In a way the SC verdict strikes down Section 57 of the Aadhaar Act, which allows the use of the Aadhaar number for establishing the identity of an individual for any purpose—whether by the state or any corporate or person. This means now onwards, the companies that used Aadhaar based e-KYC to acquire new customers, will now have to make changes to how they onboard and verify customers.
As per the industry estimates, enrolment via Aadhaar takes about 30 minutes to get a customer on board, whereas it takes about 5-6 days for company officers to go to customers’ addresses and verify their details for a physical KYC. The apex courts’ decision is likely to saddle companies with longer processing time and higher cost (roughly ` 100 for physical KYC vs ` 15 for e KYC) for new accounts and connections.
Some banks, e Wallets and fintech companies, who designed financial products, on Aadhaar-based e KYC, are jinxed, as the ease of on boarding clients vanished overnight.
Transaction monitoring and review of KYC need to be diligently handled also on a continual basis, tracking millions of transactions passing through the banking system every day is a challenge.

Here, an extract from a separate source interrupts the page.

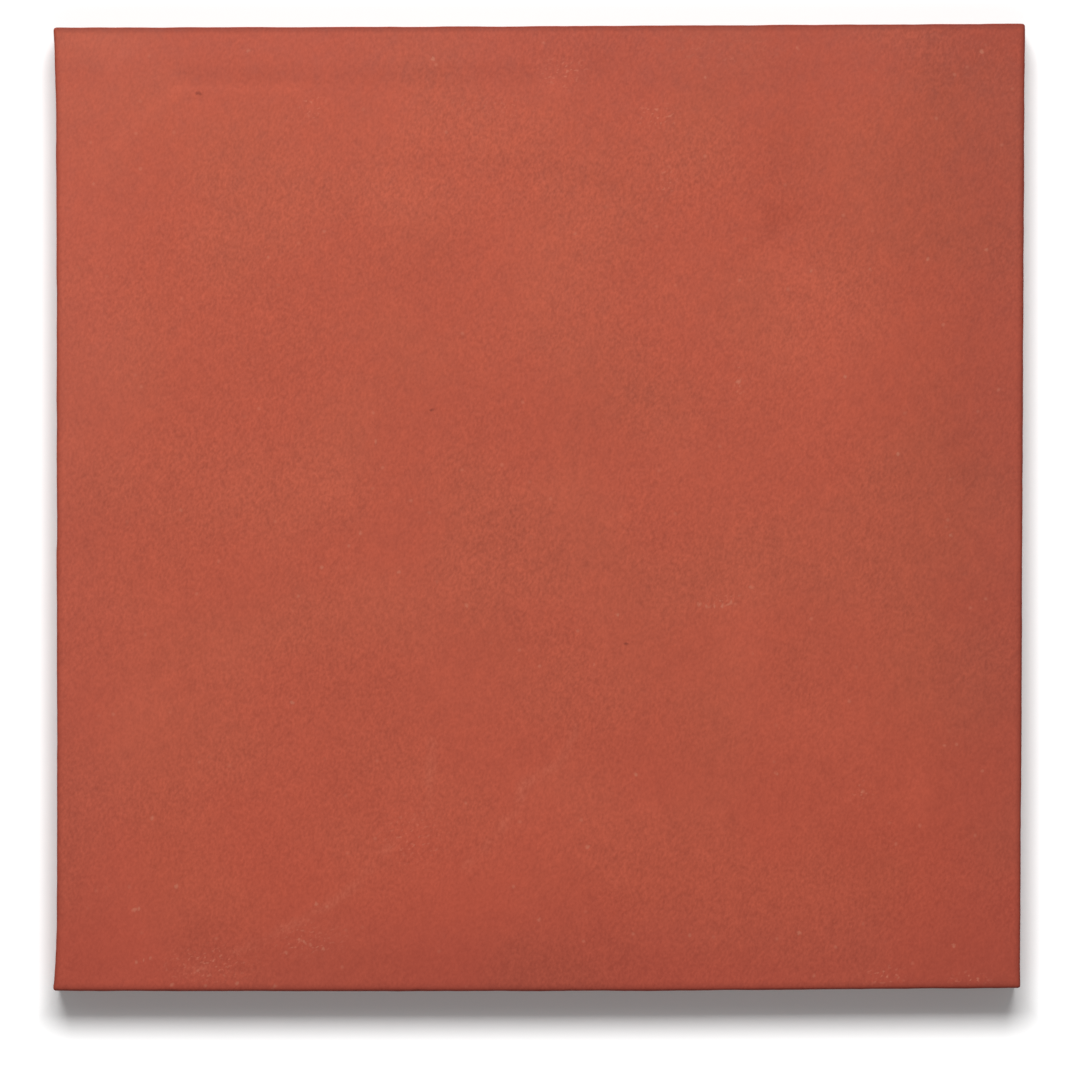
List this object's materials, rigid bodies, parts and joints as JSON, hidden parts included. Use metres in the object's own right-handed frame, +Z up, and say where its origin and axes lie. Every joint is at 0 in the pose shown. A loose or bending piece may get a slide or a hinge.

Hence, a normative approach will be to identify those transactions which are not consistent with the customer profile and report the same at the appropriate level.
A similar approach may be adopted for the products / services which pose higher risk, for e.g., import remittances, foreign direct investments, transactions in commodities derivatives, crypto currency, diamond and gold trade, etc. As per various guidelines of banking the typical characteristics that need to be examined in these transactions are :
Unusual transactions with no apparent economic rationale
Large and complex transactions with layers
Transaction value just exceeding the prescribed threshold, if any, or just below that
Element of cash movement inconsistent with the normal activity of the customer
High or quick turnover in the account not consistent with the average balance maintained
In conclusion, KYC needs to be recognised and embedded as an essential process in any of the commercial organisation’s workflow. Employees handling customers need to be properly trained and oriented so that they can apply their minds to examine the identity of the customer rather than handling it like a typical routine job of document checking and validation.